Macro	Parameters	Action	Clocks
expp	dest, src1	provides exponential with full precision to at least 1/2²⁰	12
frc	dest, src1	returns fractional portion of each input component	3
log	dest, src1	provides log2(x) with full float precision of at least 1/2²⁰	12
m3x2	dest, src1, src2	computes the product of the input vector and a 3x2 matrix	2
m3x3	dest, src1, src2	computes the product of the input vector and a 3x3 matrix	3
m3x4	dest, src1, src2	computes the product of the input vector and a 3x4 matrix	4
m4x3	dest, src1, src2	computes the product of the input vector and a 4x3 matrix	3
m4x4	dest, src1, src2	computes the product of the input vector and a 4x4 matrix	4

Name	Value	Description
oDn	2 quad-floats	Output color data directly to the pixel shader. Required for diffuse color (oD0) and specular color (oD1).
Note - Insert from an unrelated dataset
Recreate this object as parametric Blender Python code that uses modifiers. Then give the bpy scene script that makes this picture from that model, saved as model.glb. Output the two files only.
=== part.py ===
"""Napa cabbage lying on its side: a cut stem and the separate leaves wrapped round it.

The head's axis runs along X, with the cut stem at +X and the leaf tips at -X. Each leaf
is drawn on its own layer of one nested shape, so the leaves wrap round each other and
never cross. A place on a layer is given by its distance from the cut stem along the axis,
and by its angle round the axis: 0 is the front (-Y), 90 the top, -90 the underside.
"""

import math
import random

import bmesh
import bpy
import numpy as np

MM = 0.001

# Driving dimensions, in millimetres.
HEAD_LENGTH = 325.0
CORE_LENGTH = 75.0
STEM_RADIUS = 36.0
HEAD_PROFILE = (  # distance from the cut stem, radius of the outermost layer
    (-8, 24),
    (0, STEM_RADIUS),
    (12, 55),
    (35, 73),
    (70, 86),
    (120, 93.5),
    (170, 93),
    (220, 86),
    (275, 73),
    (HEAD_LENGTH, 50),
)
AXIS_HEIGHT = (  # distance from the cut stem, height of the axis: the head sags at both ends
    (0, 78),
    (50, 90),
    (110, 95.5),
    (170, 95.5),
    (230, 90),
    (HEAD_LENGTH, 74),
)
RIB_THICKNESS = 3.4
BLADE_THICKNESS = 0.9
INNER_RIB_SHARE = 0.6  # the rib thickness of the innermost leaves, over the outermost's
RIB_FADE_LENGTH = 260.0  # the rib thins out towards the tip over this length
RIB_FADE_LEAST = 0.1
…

oPos	1 quad-float	Output position in homogenous clipping space. Must be written by the vertex shader.
oTn	up to 8 quad-floats Geforce 3: 4 RADEON 8500: 6	Output texture coordinates. Required for maximum number of textures simultaneously bound to the texture blending stage.
oPts.x	1 scalar float	Output point-size registers. Only the scalar x-component of the point size is functional
oFog.x	1 scalar float	the fog factor to be interpolated and then routed to the fog table. Only the scalar x-component is functional.